I need to query a spreadsheet file in Java. I'm using Apache MetaModel.
I imported it with maven using
<dependency>
<groupId>org.apache.metamodel</groupId>
<artifactId>MetaModel-excel</artifactId>
<version>4.5.2</version>
</dependency>
Everything works fine but the next()
instruction when it's supposed to return false takes a few seconds, why?
import org.apache.metamodel.DataContext;
import org.apache.metamodel.excel.ExcelDataContext;
import org.apache.metamodel.schema.Schema;
import org.apache.metamodel.schema.Column;
import org.apache.metamodel.schema.Table;
import org.apache.metamodel.query.Query;
import org.apache.metamodel.query.OperatorType;
import org.apache.metamodel.data.DataSet;
import org.apache.metamodel.data.Row;
import org.apache.metamodel.MetaModelException;
public class SpreadsheetReader {
private File spreadsheet;
public SpreadsheetReader(String spreadsheetLocation, String spreadsheetName){
this.spreadsheet = new File( spreadsheetLocation + spreadsheetName );
if( !"OK".equals( checkSpreadSheet() ) ){
throw new IllegalStateException("Error in spreadsheet. Cause: "+spreadsheetStatus);
}
}
/** query the excel spreadsheet for the given ID
*/
public List<String> query( String givenProgId ){
List<String> linksArray = new ArrayList<String>();
int rowCount = 0;
ExcelConfiguration conf = new ExcelConfiguration( 1, true, true ); // columnNameLineNumber, skipEmptyLines, sEColumns
DataContext dataContext = new ExcelDataContext( this.spreadsheet, conf );
System.out.println( "PROFILING >>> "+(new org.joda.time.DateTime())+" START-1" ); // ##
Schema schema = dataContext.getDefaultSchema();
System.out.println( "PROFILING >>> "+(new org.joda.time.DateTime())+" STOP-1" ); // ##
// Takes 2 seconds. Will be moved into constructor.

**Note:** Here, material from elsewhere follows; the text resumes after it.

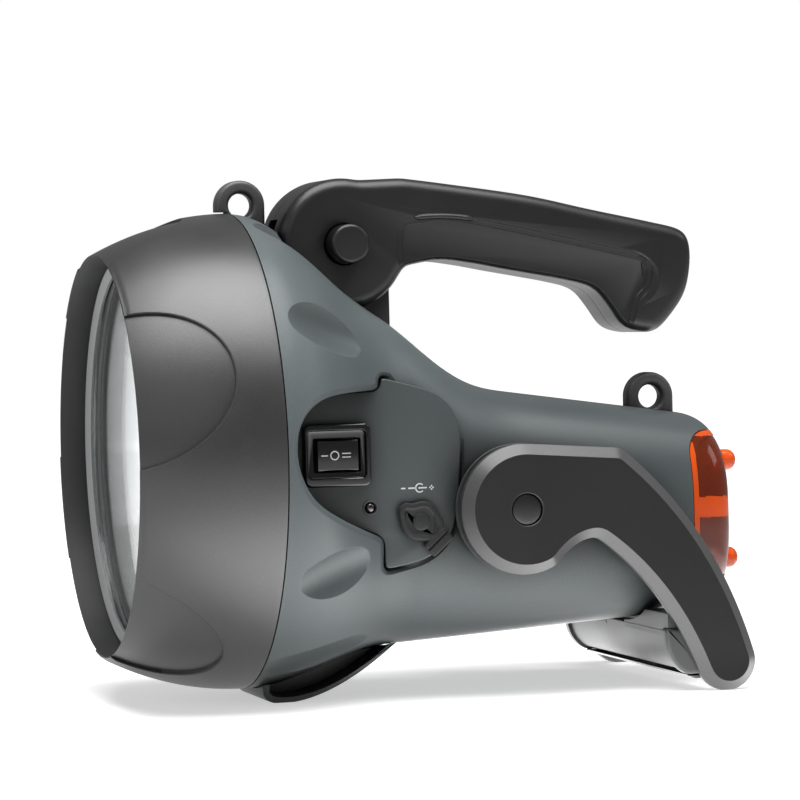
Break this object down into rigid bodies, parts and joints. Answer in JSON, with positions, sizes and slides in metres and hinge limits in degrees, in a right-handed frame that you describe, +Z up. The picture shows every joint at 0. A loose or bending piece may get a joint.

Table table = schema.getTables()[0];
Column idsColumn = table.getColumnByName("ProgID");
Column titlesColumn = table.getColumnByName("Titles");
Query query = new Query().select(titlesColumn)
.from(table)
.where(idsColumn, OperatorType.EQUALS_TO, givenProgId);
try( DataSet dataSet = dataContext.executeQuery(query) ){ // try-with-resource, no need to close dataset
while (dataSet.next()) {
// the rows are read quite quickly, problem will be when next() is false
++rowCount;
Row currentRow = dataSet.getRow();
String currentTitle = (String)currentRow.getValue(0);
linksArray.add( "my-service/titles/"+currentTitle );
System.out.println( "PROFILING >>> "+(new org.joda.time.DateTime())+" START-2" ); // @@@@@@@
}
System.out.println( "PROFILING >>> "+(new org.joda.time.DateTime())+" STOP-2" ); // @@@@@@@
// TAKES ABOUT 6 SECONDS - (Excel file has just 14.779 rows and 114 columns)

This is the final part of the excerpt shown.